--- begin DATA ROWS ---

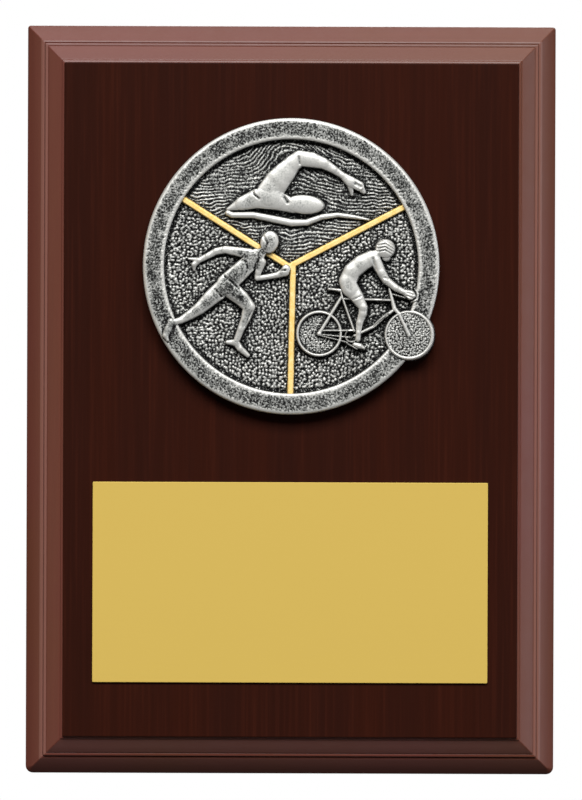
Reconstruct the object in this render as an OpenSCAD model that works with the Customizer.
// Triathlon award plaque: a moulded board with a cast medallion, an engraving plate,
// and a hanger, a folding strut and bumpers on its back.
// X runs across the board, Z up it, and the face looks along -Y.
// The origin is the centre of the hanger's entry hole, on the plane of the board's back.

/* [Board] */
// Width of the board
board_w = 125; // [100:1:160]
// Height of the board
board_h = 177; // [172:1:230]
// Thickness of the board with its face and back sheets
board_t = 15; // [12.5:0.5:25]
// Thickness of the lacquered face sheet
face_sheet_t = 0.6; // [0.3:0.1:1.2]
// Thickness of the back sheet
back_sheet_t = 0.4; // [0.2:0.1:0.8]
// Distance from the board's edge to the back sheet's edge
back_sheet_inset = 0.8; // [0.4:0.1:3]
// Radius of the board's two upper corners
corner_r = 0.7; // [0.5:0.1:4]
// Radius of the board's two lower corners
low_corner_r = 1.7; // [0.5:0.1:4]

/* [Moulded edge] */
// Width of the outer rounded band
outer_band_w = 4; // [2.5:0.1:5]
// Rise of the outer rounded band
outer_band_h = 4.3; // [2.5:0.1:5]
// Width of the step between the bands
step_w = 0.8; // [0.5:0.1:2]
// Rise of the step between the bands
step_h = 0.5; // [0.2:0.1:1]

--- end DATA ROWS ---
--- begin DATA ROWS ---

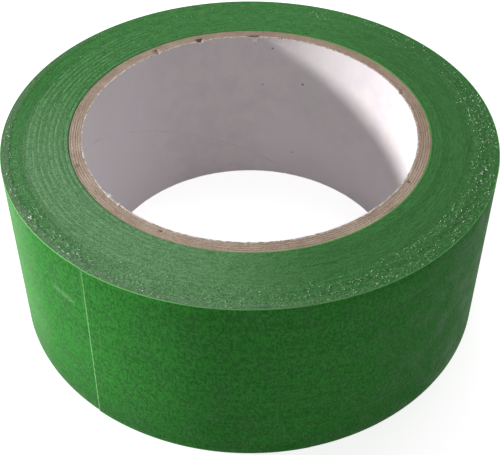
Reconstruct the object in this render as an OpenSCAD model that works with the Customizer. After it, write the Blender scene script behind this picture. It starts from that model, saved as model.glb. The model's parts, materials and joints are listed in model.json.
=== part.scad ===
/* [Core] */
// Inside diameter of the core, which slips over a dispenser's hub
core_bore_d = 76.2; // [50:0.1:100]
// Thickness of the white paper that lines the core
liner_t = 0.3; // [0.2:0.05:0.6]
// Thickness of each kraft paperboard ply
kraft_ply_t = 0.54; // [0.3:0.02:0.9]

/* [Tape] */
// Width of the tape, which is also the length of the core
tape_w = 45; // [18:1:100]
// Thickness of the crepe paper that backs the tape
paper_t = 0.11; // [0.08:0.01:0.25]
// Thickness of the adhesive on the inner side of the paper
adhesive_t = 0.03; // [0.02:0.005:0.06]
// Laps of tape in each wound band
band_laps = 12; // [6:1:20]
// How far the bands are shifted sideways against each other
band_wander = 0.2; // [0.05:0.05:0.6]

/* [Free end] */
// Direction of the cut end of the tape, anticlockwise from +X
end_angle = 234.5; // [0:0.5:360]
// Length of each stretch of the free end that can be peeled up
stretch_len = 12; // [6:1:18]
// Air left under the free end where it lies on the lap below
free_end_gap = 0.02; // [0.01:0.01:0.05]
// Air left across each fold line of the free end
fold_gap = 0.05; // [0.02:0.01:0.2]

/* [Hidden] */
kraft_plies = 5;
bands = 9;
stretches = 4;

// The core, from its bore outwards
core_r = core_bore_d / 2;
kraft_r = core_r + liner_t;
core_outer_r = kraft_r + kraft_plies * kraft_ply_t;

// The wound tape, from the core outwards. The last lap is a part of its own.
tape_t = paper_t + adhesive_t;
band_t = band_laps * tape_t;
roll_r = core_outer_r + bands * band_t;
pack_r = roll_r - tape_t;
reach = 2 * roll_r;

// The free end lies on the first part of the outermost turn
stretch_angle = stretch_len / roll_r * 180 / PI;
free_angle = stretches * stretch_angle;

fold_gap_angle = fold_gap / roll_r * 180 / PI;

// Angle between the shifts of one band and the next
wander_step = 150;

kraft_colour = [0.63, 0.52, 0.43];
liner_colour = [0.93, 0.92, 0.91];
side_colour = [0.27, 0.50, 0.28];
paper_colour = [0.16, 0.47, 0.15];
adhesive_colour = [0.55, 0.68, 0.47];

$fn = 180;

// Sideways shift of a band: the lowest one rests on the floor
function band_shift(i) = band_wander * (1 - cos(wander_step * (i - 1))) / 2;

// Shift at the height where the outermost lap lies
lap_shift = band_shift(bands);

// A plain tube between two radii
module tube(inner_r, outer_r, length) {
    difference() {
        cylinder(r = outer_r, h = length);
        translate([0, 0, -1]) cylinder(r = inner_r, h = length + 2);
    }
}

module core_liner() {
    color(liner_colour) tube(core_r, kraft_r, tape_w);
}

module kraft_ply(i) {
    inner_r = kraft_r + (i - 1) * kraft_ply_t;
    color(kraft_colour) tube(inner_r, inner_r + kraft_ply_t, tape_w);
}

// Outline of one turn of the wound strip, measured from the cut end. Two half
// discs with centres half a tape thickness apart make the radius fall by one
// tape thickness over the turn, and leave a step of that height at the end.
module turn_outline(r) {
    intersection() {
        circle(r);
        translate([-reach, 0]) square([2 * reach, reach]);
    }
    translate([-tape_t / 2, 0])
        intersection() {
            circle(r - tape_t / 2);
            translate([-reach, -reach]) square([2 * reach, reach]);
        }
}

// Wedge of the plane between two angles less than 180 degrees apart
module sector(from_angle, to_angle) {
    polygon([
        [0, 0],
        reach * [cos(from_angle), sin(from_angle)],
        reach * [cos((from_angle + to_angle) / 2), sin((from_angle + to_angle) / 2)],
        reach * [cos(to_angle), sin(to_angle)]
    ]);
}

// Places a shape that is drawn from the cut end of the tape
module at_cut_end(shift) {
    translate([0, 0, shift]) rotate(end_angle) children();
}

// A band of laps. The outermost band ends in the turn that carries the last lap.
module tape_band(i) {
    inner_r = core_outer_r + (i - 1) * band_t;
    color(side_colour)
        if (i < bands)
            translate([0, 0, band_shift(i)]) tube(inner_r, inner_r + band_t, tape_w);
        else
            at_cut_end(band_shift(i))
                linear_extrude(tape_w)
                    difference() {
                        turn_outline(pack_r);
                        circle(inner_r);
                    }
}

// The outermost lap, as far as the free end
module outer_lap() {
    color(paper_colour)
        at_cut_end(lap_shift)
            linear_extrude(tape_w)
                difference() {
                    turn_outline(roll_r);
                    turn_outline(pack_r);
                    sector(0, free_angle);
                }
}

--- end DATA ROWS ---
--- begin DATA ROWS ---

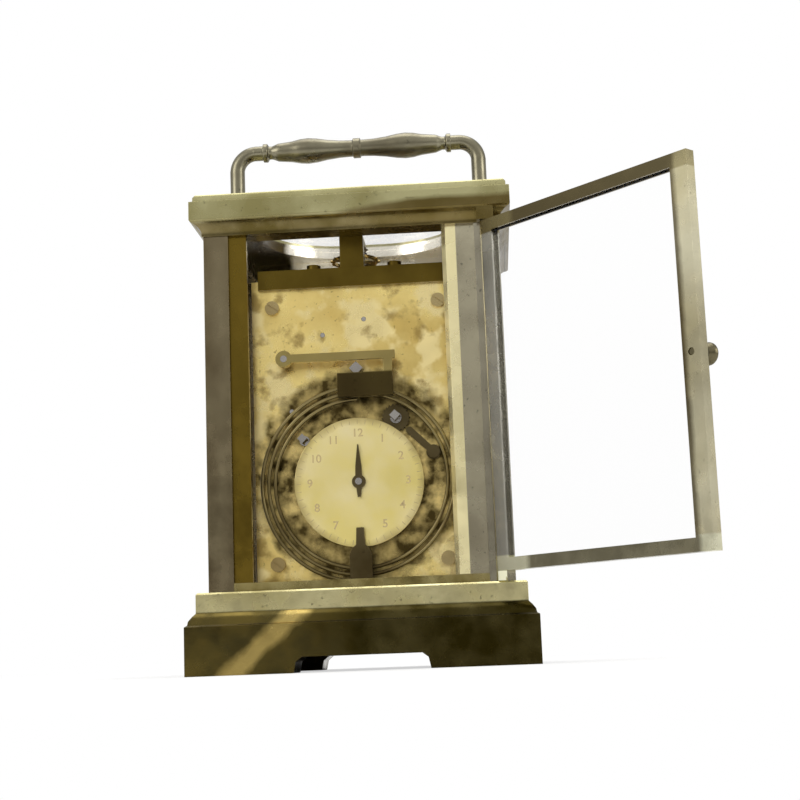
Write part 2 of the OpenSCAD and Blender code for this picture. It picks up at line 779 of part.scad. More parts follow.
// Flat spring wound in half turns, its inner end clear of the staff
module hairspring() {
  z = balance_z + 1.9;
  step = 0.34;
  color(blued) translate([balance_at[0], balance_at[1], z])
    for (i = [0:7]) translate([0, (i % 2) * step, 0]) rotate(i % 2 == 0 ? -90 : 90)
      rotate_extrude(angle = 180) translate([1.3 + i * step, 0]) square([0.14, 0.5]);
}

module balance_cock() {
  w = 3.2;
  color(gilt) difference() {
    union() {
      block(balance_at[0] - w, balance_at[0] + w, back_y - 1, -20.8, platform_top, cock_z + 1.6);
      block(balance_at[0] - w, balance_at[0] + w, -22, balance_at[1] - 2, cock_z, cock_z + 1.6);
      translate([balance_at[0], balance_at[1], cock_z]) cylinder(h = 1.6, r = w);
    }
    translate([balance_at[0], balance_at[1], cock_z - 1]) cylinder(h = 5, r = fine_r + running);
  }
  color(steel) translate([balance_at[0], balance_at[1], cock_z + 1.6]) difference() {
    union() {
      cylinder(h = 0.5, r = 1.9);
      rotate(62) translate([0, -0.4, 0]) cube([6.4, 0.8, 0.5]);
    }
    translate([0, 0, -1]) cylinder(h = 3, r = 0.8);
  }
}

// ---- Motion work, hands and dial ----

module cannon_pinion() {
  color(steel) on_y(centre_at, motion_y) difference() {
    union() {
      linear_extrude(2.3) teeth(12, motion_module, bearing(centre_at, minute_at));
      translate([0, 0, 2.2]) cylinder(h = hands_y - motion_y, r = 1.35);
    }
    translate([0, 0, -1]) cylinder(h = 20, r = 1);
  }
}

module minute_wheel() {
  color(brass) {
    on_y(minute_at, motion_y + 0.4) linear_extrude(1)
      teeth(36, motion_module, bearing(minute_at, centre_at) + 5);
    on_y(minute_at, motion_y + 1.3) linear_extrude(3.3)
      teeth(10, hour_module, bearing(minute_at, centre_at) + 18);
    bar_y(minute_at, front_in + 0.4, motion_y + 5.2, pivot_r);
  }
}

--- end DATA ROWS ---

Using the data above, extract exactly the lines from the one that holds "listed in model.json." to the one that holds "kraft_ply_t = 0.54; // [0.3:0.02:0.9]", both ends included, and no others.

Reconstruct the object in this render as an OpenSCAD model that works with the Customizer. After it, write the Blender scene script behind this picture. It starts from that model, saved as model.glb. The model's parts, materials and joints are listed in model.json.
=== part.scad ===
/* [Core] */
// Inside diameter of the core, which slips over a dispenser's hub
core_bore_d = 76.2; // [50:0.1:100]
// Thickness of the white paper that lines the core
liner_t = 0.3; // [0.2:0.05:0.6]
// Thickness of each kraft paperboard ply
kraft_ply_t = 0.54; // [0.3:0.02:0.9]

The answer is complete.